From the period January 1, 2014 through May 15, 2014, the Company granted employees and officers a total of 2,240,000 common stock options with an exercise price of $1 per share. The options expire in five years from issuance date.

 

On May 30, 2014 the Company completed its acquisition of Latitude 360, Inc., a Florida corporation (“L360 Florida”), pursuant to the Agreement and Plan of Merger (as amended, the “Merger Agreement”) dated April 8, 2014, among the Company, Latitude Global Acquisition Corp., a Florida corporation and a wholly-owned subsidiary of the Company (the “Merger Sub”), and L360 Florida. Pursuant to the Merger Agreement, on May 30, 2014, Merger Sub merged with and into L360 Florida, and L360 Florida became a wholly-owned subsidiary of the Company (the “Merger”).

 

At the effective date of the Merger the Company issued (or reserved for issuance) an aggregate of 154,735,504 shares of the Company’s common stock (the “Merger Shares”) to the shareholders of the Company immediately prior to the effective time as consideration for the acquisition. The Merger Shares represent approximately 98.9% of the total number of outstanding shares of the Company’s common stock. Except for certain convertible securities of which did not convert into shares of the Company’s common stock in connection with the Merger (the “L360 Non-Converting Securities”), each outstanding share of preferred stock of L360 Florida, each warrant to purchase L360 Florida common stock, and any other security of L360 Florida exchangeable for or convertible into shares of L360 Florida common stock (the “L360 Convertible Securities”) was exchanged or converted into shares of L360 Florida common stock immediately prior to the consummation of the Merger, such that the shares of L360 Florida common stock issued upon conversion, along with the shares of the Company’s common stock underlying the L360 Non-Converting Securities, represented the right to receive a portion of the Merger Shares. Each L360 Non-Converting Security outstanding at the effective time of the Merger was automatically converted into a like convertible security, or the right to receive a like convertible security, to acquire a portion of the Merger Shares, at an exercise price per share appropriately adjusted so that the aggregate exercise price is the same as it was prior to the effective time of the Merger. The company changed its name to Latitude 360 Inc. The financial statements reflect the consolidated operations of the Company and its subsidiaries.

 

On July 21, 2014, the Company announced its fourth location will be part of the Cross gates Mall, the NY Capital Region’s premier shopping, dining and entertainment destination. The Company expects the grand opening of its new venue will be scheduled for first quarter of 2015.

 

On July 24, 2014, the Company announced that it entered into a lease whereby its construction build-out costs will be funded by Duke Realty the owner and manager of The Shops at West End in St.

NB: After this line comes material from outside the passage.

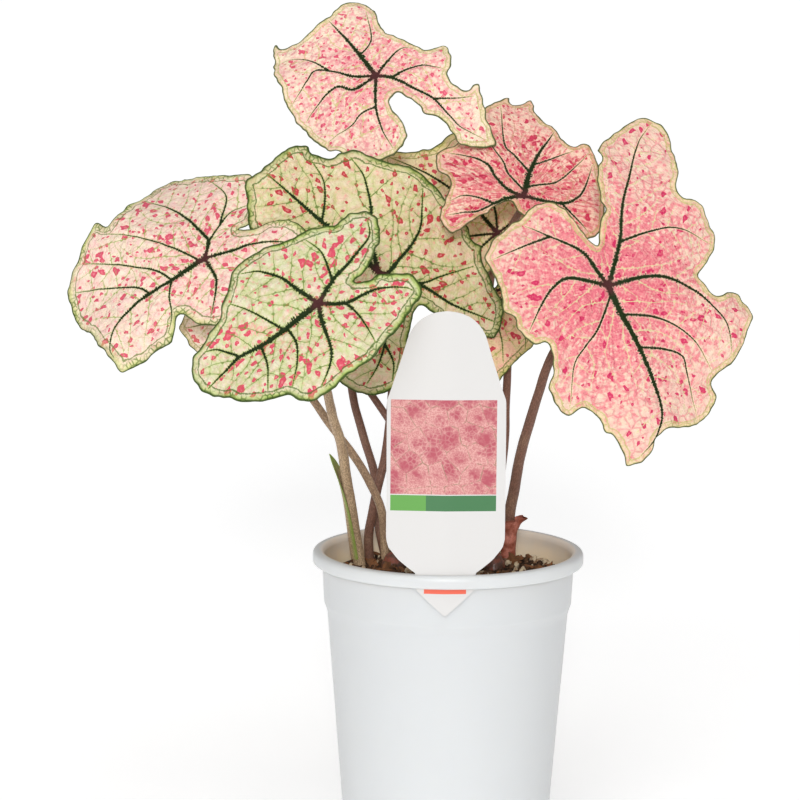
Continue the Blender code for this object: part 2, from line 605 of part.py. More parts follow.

Louis Park, MN. Latitude 360’s new 43,000 square-foot venue is scheduled to open during the second quarter of 2015.

 

On June 6, 2014, the company entered into a lease agreement for its sixth location at 101 Independence Mall Way, Kingston, MA. The company expects the opening of the new venue during the first quarter of 2015. 

 

LAT360 has engaged 3 securities firms to assist the company to access capital to pay down debt and for growth capital.

 

Subsequent to the balance sheet date and through November 7, 2014, the Company received cash funding of $16,319,698 through the issuance of short term and of long term notes payable.